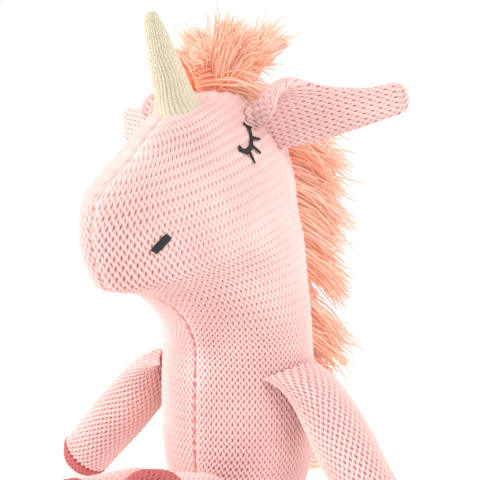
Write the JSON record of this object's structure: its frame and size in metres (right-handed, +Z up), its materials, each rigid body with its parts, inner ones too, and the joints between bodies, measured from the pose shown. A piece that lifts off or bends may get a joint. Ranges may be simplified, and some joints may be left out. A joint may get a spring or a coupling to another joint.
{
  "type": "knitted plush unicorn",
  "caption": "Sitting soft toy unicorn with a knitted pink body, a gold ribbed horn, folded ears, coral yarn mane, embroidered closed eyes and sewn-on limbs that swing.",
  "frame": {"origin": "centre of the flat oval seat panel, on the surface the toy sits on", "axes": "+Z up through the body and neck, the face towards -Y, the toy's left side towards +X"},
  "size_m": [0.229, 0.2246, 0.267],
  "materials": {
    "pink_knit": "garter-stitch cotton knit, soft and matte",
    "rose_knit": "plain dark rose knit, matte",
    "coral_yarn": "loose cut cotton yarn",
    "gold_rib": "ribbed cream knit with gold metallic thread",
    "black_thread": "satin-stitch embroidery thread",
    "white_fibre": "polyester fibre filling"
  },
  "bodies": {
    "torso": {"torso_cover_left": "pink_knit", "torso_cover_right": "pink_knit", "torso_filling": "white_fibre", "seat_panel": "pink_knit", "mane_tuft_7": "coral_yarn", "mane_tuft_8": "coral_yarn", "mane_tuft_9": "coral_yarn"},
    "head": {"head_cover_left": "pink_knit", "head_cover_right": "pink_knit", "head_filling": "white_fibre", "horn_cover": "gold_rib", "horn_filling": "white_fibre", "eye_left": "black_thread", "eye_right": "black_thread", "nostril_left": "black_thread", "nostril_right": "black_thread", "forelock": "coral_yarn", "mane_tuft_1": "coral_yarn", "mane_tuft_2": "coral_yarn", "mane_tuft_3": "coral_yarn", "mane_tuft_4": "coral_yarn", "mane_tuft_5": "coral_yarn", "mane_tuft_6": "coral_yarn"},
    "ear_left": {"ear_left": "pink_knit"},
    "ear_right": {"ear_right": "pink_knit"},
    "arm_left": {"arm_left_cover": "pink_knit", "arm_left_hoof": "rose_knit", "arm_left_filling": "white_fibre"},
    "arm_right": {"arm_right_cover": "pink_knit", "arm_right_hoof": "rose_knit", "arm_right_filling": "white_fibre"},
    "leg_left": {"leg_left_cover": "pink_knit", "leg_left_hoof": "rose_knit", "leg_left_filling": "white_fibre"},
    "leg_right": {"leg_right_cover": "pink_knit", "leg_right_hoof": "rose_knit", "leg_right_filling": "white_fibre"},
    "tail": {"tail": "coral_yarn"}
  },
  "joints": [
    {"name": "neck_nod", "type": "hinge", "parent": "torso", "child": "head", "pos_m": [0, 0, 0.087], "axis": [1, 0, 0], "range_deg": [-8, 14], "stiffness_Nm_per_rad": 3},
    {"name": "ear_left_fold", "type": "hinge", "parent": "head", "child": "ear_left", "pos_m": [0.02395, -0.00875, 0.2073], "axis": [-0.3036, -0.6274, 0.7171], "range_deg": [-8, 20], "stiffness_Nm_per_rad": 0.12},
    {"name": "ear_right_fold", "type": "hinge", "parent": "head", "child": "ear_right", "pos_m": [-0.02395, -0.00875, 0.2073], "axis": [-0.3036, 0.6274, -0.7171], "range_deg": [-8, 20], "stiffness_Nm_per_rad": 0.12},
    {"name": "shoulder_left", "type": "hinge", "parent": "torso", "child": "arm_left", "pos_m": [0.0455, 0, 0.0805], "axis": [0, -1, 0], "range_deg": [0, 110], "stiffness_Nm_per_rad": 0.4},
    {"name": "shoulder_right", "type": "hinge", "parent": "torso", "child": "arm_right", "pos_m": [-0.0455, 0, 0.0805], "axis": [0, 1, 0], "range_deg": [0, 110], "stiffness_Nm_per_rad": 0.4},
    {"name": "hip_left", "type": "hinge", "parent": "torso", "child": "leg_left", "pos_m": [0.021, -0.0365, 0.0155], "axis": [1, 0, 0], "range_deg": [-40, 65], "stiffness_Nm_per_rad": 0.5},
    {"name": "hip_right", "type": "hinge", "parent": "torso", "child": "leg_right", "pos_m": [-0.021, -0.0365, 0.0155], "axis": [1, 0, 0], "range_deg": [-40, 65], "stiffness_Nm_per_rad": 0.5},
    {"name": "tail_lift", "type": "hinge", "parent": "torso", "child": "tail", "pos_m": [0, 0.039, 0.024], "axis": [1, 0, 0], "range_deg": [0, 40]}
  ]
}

■ ■ ■

Short problem: Would you copy out each line exactly as written?

Reply:
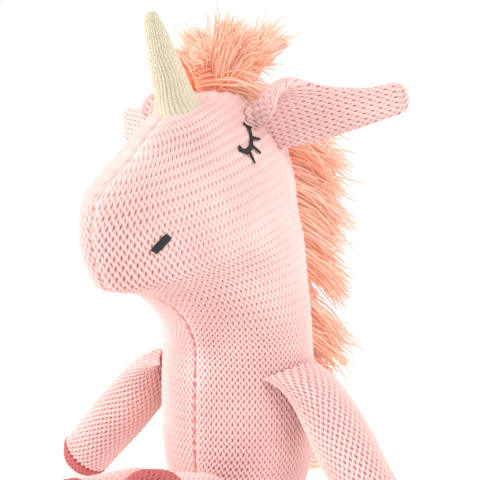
Write the JSON record of this object's structure: its frame and size in metres (right-handed, +Z up), its materials, each rigid body with its parts, inner ones too, and the joints between bodies, measured from the pose shown. A piece that lifts off or bends may get a joint. Ranges may be simplified, and some joints may be left out. A joint may get a spring or a coupling to another joint.
{
  "type": "knitted plush unicorn",
  "caption": "Sitting soft toy unicorn with a knitted pink body, a gold ribbed horn, folded ears, coral yarn mane, embroidered closed eyes and sewn-on limbs that swing.",
  "frame": {"origin": "centre of the flat oval seat panel, on the surface the toy sits on", "axes": "+Z up through the body and neck, the face towards -Y, the toy's left side towards +X"},
  "size_m": [0.229, 0.2246, 0.267],
  "materials": {
    "pink_knit": "garter-stitch cotton knit, soft and matte",
    "rose_knit": "plain dark rose knit, matte",
    "coral_yarn": "loose cut cotton yarn",
    "gold_rib": "ribbed cream knit with gold metallic thread",
    "black_thread": "satin-stitch embroidery thread",
    "white_fibre": "polyester fibre filling"
  },
  "bodies": {
    "torso": {"torso_cover_left": "pink_knit", "torso_cover_right": "pink_knit", "torso_filling": "white_fibre", "seat_panel": "pink_knit", "mane_tuft_7": "coral_yarn", "mane_tuft_8": "coral_yarn", "mane_tuft_9": "coral_yarn"},
    "head": {"head_cover_left": "pink_knit", "head_cover_right": "pink_knit", "head_filling": "white_fibre", "horn_cover": "gold_rib", "horn_filling": "white_fibre", "eye_left": "black_thread", "eye_right": "black_thread", "nostril_left": "black_thread", "nostril_right": "black_thread", "forelock": "coral_yarn", "mane_tuft_1": "coral_yarn", "mane_tuft_2": "coral_yarn", "mane_tuft_3": "coral_yarn", "mane_tuft_4": "coral_yarn", "mane_tuft_5": "coral_yarn", "mane_tuft_6": "coral_yarn"},
    "ear_left": {"ear_left": "pink_knit"},
    "ear_right": {"ear_right": "pink_knit"},
    "arm_left": {"arm_left_cover": "pink_knit", "arm_left_hoof": "rose_knit", "arm_left_filling": "white_fibre"},
    "arm_right": {"arm_right_cover": "pink_knit", "arm_right_hoof": "rose_knit", "arm_right_filling": "white_fibre"},
    "leg_left": {"leg_left_cover": "pink_knit", "leg_left_hoof": "rose_knit", "leg_left_filling": "white_fibre"},
    "leg_right": {"leg_right_cover": "pink_knit", "leg_right_hoof": "rose_knit", "leg_right_filling": "white_fibre"},
    "tail": {"tail": "coral_yarn"}
  },
  "joints": [
    {"name": "neck_nod", "type": "hinge", "parent": "torso", "child": "head", "pos_m": [0, 0, 0.087], "axis": [1, 0, 0], "range_deg": [-8, 14], "stiffness_Nm_per_rad": 3},
    {"name": "ear_left_fold", "type": "hinge", "parent": "head", "child": "ear_left", "pos_m": [0.02395, -0.00875, 0.2073], "axis": [-0.3036, -0.6274, 0.7171], "range_deg": [-8, 20], "stiffness_Nm_per_rad": 0.12},
    {"name": "ear_right_fold", "type": "hinge", "parent": "head", "child": "ear_right", "pos_m": [-0.02395, -0.00875, 0.2073], "axis": [-0.3036, 0.6274, -0.7171], "range_deg": [-8, 20], "stiffness_Nm_per_rad": 0.12},
    {"name": "shoulder_left", "type": "hinge", "parent": "torso", "child": "arm_left", "pos_m": [0.0455, 0, 0.0805], "axis": [0, -1, 0], "range_deg": [0, 110], "stiffness_Nm_per_rad": 0.4},
    {"name": "shoulder_right", "type": "hinge", "parent": "torso", "child": "arm_right", "pos_m": [-0.0455, 0, 0.0805], "axis": [0, 1, 0], "range_deg": [0, 110], "stiffness_Nm_per_rad": 0.4},
    {"name": "hip_left", "type": "hinge", "parent": "torso", "child": "leg_left", "pos_m": [0.021, -0.0365, 0.0155], "axis": [1, 0, 0], "range_deg": [-40, 65], "stiffness_Nm_per_rad": 0.5},
    {"name": "hip_right", "type": "hinge", "parent": "torso", "child": "leg_right", "pos_m": [-0.021, -0.0365, 0.0155], "axis": [1, 0, 0], "range_deg": [-40, 65], "stiffness_Nm_per_rad": 0.5},
    {"name": "tail_lift", "type": "hinge", "parent": "torso", "child": "tail", "pos_m": [0, 0.039, 0.024], "axis": [1, 0, 0], "range_deg": [0, 40]}
  ]
}